— Start DATASET ENTRIES —

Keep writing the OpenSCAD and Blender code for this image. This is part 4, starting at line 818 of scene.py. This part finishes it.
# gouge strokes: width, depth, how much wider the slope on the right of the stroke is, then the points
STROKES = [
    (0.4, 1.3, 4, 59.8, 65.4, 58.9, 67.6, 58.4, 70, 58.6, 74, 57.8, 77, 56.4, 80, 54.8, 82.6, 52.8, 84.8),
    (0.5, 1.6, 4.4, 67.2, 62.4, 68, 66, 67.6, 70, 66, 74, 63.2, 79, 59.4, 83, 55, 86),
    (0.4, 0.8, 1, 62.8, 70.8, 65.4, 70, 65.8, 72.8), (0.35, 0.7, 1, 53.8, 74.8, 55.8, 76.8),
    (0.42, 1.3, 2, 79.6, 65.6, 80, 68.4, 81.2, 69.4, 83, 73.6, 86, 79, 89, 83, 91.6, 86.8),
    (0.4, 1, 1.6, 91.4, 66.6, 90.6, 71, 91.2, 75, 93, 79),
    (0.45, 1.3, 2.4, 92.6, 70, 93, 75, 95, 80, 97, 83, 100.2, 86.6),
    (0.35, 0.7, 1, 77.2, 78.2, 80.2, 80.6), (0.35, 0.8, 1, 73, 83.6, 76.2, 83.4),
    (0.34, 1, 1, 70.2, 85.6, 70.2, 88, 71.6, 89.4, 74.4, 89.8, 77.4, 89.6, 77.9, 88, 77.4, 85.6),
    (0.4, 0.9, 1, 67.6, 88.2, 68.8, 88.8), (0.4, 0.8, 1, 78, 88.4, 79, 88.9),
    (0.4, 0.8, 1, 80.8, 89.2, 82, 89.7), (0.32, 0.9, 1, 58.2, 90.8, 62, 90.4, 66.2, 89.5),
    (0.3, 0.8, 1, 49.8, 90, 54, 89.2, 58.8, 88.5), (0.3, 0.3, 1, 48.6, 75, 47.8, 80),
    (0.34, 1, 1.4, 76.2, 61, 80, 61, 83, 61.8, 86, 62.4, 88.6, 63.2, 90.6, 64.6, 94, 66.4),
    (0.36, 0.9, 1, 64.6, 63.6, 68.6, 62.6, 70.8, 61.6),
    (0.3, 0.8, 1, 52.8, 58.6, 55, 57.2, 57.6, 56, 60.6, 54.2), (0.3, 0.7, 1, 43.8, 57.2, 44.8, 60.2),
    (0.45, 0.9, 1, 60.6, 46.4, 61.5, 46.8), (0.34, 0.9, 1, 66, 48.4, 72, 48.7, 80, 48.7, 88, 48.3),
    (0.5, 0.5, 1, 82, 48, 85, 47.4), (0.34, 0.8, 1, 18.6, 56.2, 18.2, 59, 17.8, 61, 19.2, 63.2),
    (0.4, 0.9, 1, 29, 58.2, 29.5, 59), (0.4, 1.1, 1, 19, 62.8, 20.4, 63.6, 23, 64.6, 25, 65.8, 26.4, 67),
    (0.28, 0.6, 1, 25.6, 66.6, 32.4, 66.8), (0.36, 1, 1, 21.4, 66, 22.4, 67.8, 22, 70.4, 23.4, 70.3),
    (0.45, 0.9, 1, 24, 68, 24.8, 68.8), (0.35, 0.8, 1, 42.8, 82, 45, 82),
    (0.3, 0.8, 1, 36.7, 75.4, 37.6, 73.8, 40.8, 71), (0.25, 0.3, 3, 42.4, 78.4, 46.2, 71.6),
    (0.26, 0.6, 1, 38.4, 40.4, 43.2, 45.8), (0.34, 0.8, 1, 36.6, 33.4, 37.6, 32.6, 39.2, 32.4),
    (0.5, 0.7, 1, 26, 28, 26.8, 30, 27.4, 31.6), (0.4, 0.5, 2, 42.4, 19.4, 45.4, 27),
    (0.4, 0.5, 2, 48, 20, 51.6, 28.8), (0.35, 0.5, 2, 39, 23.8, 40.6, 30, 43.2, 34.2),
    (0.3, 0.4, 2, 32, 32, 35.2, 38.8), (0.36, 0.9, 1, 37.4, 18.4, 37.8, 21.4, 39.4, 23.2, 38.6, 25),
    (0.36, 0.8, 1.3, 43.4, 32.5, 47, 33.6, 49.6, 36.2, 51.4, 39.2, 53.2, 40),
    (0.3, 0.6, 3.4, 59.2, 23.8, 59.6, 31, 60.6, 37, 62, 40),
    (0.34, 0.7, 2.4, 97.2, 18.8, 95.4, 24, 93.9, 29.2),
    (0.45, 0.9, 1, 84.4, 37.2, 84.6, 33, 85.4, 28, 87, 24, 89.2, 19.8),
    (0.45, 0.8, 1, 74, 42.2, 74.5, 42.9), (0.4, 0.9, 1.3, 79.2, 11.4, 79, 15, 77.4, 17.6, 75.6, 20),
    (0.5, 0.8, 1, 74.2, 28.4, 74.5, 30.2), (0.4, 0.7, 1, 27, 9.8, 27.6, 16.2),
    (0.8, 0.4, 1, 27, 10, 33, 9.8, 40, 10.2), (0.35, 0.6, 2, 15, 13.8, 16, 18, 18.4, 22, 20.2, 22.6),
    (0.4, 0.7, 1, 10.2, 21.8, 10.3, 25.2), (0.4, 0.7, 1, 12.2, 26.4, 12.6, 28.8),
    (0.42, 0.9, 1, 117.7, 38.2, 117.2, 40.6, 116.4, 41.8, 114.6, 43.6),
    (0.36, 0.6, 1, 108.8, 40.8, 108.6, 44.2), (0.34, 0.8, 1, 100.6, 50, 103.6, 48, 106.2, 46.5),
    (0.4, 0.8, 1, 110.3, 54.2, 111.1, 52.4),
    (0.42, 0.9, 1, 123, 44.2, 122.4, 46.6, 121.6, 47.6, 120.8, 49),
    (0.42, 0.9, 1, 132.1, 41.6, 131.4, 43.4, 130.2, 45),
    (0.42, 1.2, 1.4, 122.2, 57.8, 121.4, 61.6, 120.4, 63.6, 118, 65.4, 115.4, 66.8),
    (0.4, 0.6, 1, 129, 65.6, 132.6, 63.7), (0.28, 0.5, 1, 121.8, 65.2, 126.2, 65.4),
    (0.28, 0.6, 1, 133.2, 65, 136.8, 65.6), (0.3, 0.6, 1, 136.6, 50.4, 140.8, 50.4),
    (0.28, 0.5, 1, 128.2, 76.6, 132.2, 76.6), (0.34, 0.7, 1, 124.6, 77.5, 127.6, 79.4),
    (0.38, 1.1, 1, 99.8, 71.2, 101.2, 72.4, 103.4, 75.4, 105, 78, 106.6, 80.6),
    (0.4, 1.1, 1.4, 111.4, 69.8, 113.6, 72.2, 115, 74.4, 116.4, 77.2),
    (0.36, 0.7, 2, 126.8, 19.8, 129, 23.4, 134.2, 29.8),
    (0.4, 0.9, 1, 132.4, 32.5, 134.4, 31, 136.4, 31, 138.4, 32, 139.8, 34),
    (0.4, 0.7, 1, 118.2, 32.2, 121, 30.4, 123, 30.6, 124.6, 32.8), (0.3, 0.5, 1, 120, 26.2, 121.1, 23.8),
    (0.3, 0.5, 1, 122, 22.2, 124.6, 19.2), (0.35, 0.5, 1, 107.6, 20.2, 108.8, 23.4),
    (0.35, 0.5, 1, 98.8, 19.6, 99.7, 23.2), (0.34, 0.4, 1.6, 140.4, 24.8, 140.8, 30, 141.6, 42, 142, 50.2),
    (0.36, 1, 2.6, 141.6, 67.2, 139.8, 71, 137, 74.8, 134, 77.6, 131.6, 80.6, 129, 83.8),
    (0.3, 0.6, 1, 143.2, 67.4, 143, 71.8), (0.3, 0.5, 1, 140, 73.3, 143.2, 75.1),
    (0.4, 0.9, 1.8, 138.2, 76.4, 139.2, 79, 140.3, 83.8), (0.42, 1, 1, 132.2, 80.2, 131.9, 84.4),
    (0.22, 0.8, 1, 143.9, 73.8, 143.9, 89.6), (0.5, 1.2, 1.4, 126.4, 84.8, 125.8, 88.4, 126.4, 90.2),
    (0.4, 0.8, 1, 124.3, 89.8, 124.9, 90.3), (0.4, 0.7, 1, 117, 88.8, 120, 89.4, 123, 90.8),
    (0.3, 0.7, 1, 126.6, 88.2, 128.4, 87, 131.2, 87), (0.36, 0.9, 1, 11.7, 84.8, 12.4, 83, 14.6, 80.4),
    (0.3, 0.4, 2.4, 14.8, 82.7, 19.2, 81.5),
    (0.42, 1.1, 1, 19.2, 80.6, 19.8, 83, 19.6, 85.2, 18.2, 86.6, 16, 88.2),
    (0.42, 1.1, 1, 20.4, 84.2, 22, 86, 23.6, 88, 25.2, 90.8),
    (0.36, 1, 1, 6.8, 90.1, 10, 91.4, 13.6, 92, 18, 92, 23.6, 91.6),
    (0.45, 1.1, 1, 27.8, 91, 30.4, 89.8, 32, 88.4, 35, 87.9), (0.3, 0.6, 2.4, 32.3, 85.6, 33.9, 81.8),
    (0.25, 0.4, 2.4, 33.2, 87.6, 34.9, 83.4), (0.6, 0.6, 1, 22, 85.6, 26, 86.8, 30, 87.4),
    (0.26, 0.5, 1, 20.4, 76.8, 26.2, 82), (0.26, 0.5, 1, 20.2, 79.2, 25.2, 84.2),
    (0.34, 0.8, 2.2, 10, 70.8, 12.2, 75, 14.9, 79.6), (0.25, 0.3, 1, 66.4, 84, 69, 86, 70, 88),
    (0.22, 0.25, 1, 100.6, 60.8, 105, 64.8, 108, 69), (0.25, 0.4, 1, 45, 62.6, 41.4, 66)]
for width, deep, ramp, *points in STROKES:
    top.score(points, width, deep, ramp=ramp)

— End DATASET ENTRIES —
— Start DATASET ENTRIES —

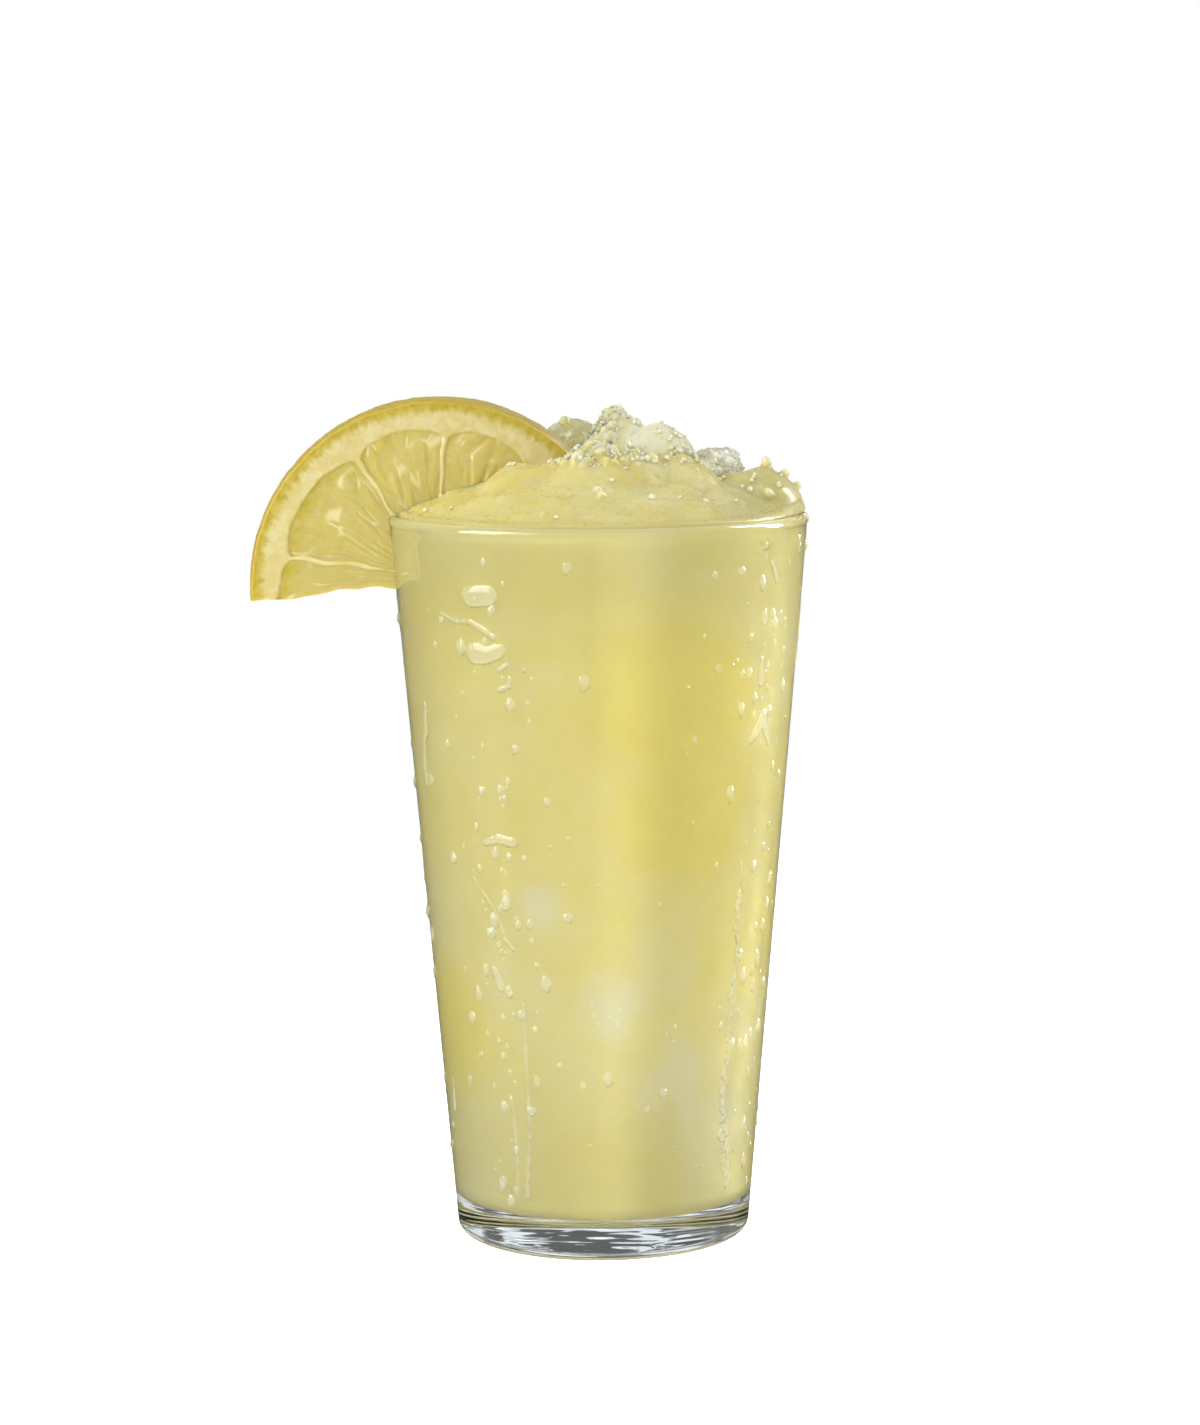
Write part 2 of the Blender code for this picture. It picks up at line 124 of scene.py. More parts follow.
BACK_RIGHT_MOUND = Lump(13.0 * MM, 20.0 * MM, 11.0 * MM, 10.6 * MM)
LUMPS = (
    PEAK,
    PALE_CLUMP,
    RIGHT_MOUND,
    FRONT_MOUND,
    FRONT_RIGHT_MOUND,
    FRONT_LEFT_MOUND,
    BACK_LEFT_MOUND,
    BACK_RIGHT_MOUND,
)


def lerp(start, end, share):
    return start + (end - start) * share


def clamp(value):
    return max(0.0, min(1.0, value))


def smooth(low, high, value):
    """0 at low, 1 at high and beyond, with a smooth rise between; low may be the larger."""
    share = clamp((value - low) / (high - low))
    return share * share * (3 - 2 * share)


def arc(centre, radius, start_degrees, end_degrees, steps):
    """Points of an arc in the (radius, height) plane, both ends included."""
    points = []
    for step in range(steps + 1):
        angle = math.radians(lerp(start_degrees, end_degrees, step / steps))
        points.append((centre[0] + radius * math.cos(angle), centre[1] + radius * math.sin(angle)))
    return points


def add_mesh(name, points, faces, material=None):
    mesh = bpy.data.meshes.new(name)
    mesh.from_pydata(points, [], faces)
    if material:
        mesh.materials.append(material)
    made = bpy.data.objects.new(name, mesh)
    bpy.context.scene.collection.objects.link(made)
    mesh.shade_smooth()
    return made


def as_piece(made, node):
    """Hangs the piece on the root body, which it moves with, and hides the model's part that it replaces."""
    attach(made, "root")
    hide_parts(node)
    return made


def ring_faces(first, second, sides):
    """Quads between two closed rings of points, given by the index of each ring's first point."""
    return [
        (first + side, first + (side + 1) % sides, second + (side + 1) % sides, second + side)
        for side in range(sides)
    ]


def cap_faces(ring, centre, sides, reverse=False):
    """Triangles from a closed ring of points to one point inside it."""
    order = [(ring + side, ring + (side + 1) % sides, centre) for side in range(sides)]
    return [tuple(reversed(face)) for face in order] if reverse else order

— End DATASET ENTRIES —
— Start DATASET ENTRIES —

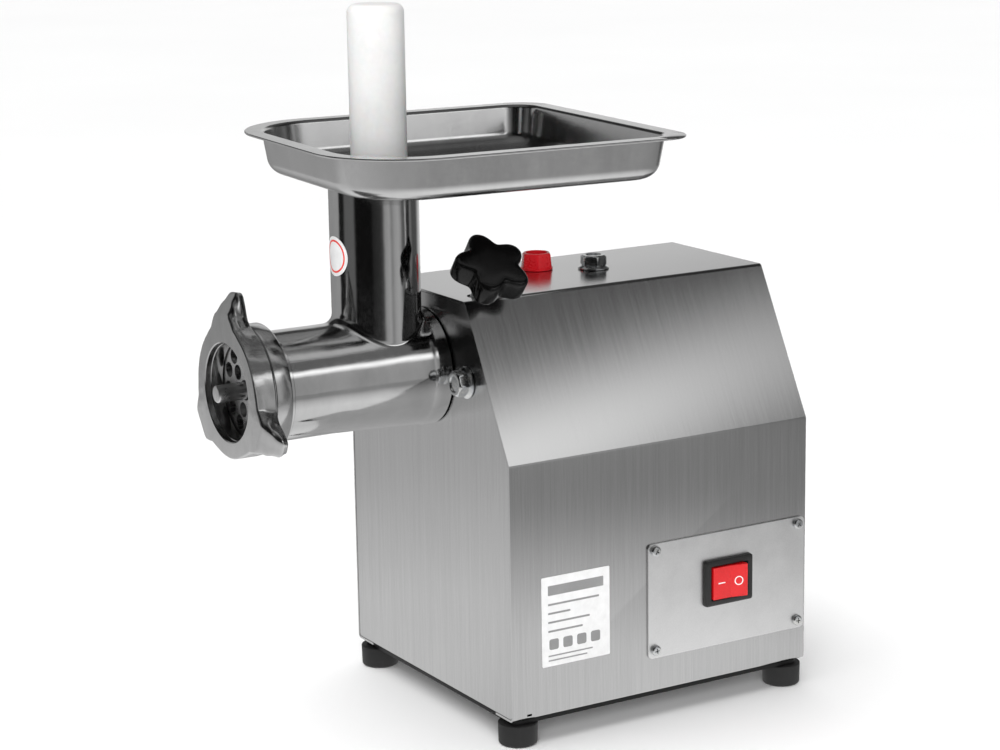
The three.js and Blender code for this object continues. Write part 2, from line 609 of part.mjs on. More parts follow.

— End DATASET ENTRIES —

--- TASK TO CARRY OUT ---
Gather up every line from the listing above in which the word "made" occurs.

--- THE COMPLETED TASK ---
    made = bpy.data.objects.new(name, mesh)
    bpy.context.scene.collection.objects.link(made)
    return made
def as_piece(made, node):
    attach(made, "root")
    return made